What I learnt 3 months into internal facing products

I’ve mostly been working on consumer facing products throughout my PM journey, ranging from growth, monetisation to community engagement.

Post Carousell’s re-organisation, I’ve been working on the Post Orders journey, which looks at the customer journey when someone completes a purchase on Carousell.

It’s still somewhat consumer facing, but some of my key metrics now revolve around solving for internal stakeholders. This includes:

  1. Reduce the time taken for customer support to resolve dispute tickets,
  2. Improve the number of tickets responded within 24 hours.

Some things I’m reflecting on after a quarter into the role:

How do we accurately measure the improvements made to our internal tools?

We improved our internal members’ workflows and measured the total time taken to resolve dispute tickets. But measuring the time saved accurately can be challenging, especially if the task or process involves multiple steps or variables. Variables include:

  1. Changes in support team’s staffing hours,
  2. Rise in dispute tickets (due to reasons outside of Post Orders) which leads to slower resolution times

This meant seeing little to no change in the total time taken to resolve disputes even after we had prioritised solving some of the biggest pain points of the customer support team. (Oof!)

I also realised with an internal facing product domain, I had to influence changes in legacy / long standing workflows in order to start measuring metrics that we haven’t tracked before.

For instance, we have never tracked the different types of resolution outcomes a dispute case ends up with. Is it a full Return & Refund, or is it a Partial Refund, or an Exchange of Goods? Needing to track that meant I had to influence the team to record that outcome as part of their dispute workflow.
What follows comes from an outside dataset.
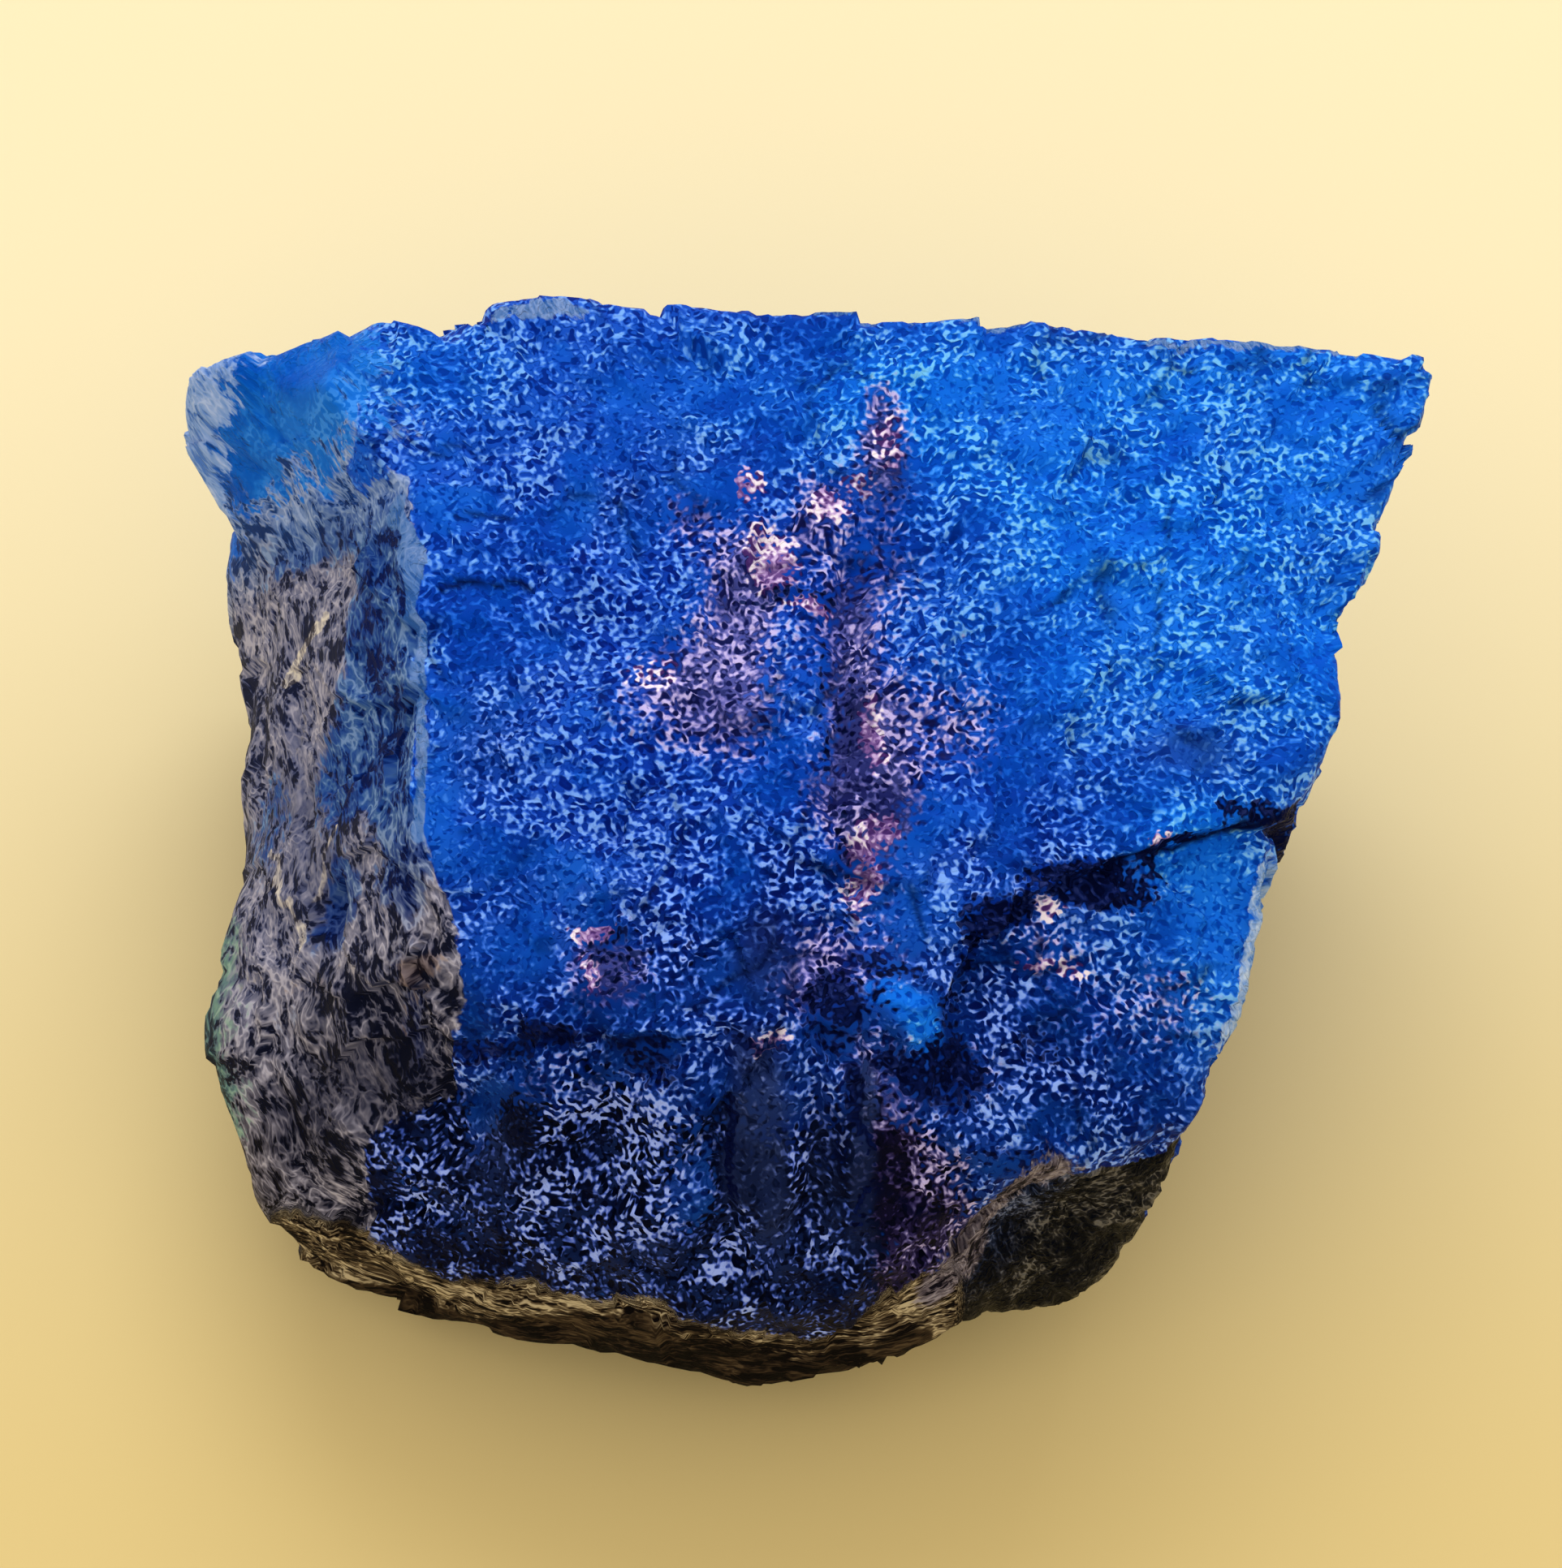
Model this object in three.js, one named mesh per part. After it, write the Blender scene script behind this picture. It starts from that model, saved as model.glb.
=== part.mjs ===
import * as THREE from 'three';
import * as BufferGeometryUtils from 'three/addons/utils/BufferGeometryUtils.js';

// Rough sapphire: one broken lump of crystal resting on its flat underside.
// Millimetres. +X runs along the longest side, -Y is the sloping front, +Z is up.

// ---- driving dimensions ----------------------------------------------------

// All reaches are measured from this point inside the stone.
const core = new THREE.Vector3(0, -1, 11);
// Moves the finished stone so its box stands centred over the origin.
const seat = new THREE.Vector3(-0.58, 1.87, 0);
// How far the underside is ground off to leave the flat resting face.
const baseCut = 0.3;
// Higher values keep the edges between fracture faces sharper.
const edgeSharpness = 70;
// Squares along each side of the top and bottom sheets.
const sheetCells = 46;
// The box the sheets are wrapped on: corners seen from above, measured from the core,
// the height of its lid, how much of each sheet the lid takes, and how far it draws in below.
const wrap = {
  backLeft: [-23, 17],
  backRight: [24, 14],
  frontRight: [13.5, -14.5],
  frontLeft: [-17, -15],
  height: 10.5,
  lidShare: 0.62,
  drawIn: 0.3,
};

// Fracture faces of the main lump: compass facing and lift in degrees, reach in mm.
const mainFaces = [
  { name: 'plateau left', facing: 270, lift: 85.3, reach: 9.4 },
  { name: 'plateau right', facing: -52, lift: 83, reach: 9.75 },
  { name: 'front slope', facing: 268, lift: 41, reach: 14.5 },
  { name: 'front right slope', facing: -55, lift: 58, reach: 12.9 },
  { name: 'left band', facing: 185, lift: 33, reach: 16.1 },
  { name: 'left band lower', facing: 208, lift: 36, reach: 16.7 },
  { name: 'left corner bevel', facing: 140, lift: 62, reach: 18.4 },
  { name: 'bottom left slope', facing: 249, lift: 33, reach: 15.8 },
  { name: 'left wall', facing: 184, lift: -4, reach: 20.3 },
  { name: 'left undercut', facing: 182, lift: -42, reach: 17.9 },
  { name: 'bottom left wall', facing: 220, lift: -5, reach: 23.0 },
  { name: 'front left wall', facing: 254, lift: -8, reach: 19.4 },
  { name: 'front wall', facing: 272, lift: -3, reach: 18.6 },
  { name: 'front undercut', facing: 262, lift: -38, reach: 18.4 },
  { name: 'front right facet', facing: 295, lift: 8, reach: 17.8 },
  { name: 'front right undercut', facing: -62, lift: -40, reach: 18.3 },
  { name: 'right low wall', facing: -33, lift: -5, reach: 18.9 },
  { name: 'right wall', facing: -15, lift: -12, reach: 16.3 },
  { name: 'right undercut', facing: -15, lift: -45, reach: 15.0 },
  { name: 'back right wall', facing: 87, lift: -12, reach: 13.9 },
  { name: 'back left wall', facing: 94, lift: -8, reach: 16.6 },
  { name: 'back undercut', facing: 85, lift: -40, reach: 13.5 },
  { name: 'underside', facing: 0, lift: -90, reach: 11.0 },
];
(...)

To that, I realised I should approach an internal facing product domain vs a consumer facing domain a little differently.

Don’t get me wrong, we are still here to deliver value to our users, but the approach may differ.

Throughout my previous consumer facing domains, the broad(ish) product process I usually go with starts off with user research and data analysis. Finding out key user problems is the most crucial aspect; following that would be workshops to brainstorm and align on problems and solutions, prioritisation, before rolling out features as AB experiments. It continues on with conclusion of experiments depending on outcome, and we decide whether to iterate on the features or not.

But, there seems to be little upside in doing AB experiments when focusing on making internal tools more efficient. Truth be told, I felt uneasy not ‘validating’ my work with AB experiments, as it was more common in my growth product domains. To that, I ask the question: Why do we need to do AB experiments in the first place?

Do I run AB experiments when serving internal stakeholders?

AB tests are meant for us to validate hypotheses based off assumptions — it’s a data-informed method for us to optimise our product decisions and roadmap.

When you are internal facing, this method may not be as useful in validating those hypotheses - now, you have direct access to your customers, who are your fellow colleagues. You can easily drop them a Slack DM to ask about their workflows. You can get access to video recordings of how colleagues are using your tools, and quickly roll out solutions once you’ve observed certain micro behaviours.

The methods used for measuring the outcomes then now lean heavily towards feedback surveys, user interviews and usability testing.

Instead of dwelling on the experimental method, I learned to send internal surveys to fellow colleagues asking about their experience with using the platform. “How satisfied are you with using X platform? Why? What’s the biggest pain points you faced when using X platform?” (sorta like an internal CSAT.)

With that, I can iterate even quicker than spending time to set up an experiment.

I’ve learnt that I should (and can!) reach out more to my fellow colleagues to poke on workflows and ask about their pain points. If they have a problem I can quickly solve, it’s also a quick win for both of us.

Being more specific about measuring a metric

I also learnt to be more specific in determining the time saved metric (though this may not solely apply to an internal facing product domain)

Given how I’ve not significantly reduced time taken despite a quarter of working on major support team pain points, I’ve learnt to determine the baseline of time taken for specific workflows that we want to improve.

To that, I worked with the customer support team to track our existing average time taken from a specific Step X to Step Y, instead of looking at the whole workflow. This helps me gather a baseline to see if the improvements targeted at this specific funnel really moved the needle.

Learnings

  1. Different product domains call for different product management approaches. There is no ‘one size fits all’, but more of what fits your domain and stakeholders best.
  2. Don’t get too hung up about not following the common PM approach. Not doing AB experiments? If there’s little upside, why lament about NOT doing it? Do what’s most impactful for your product area, not what’s most common.
  3. Be more specific about measuring metrics co-owned by internal stakeholders, and poke hard in getting the right metrics. You are here to help make their lives easier.
  4. Metrics not moving? They are not your only indicators of success. Talk to your users, get qualitative feedback on whether their workflows have been improving. These feedback are equally as valuable as looking at metrics.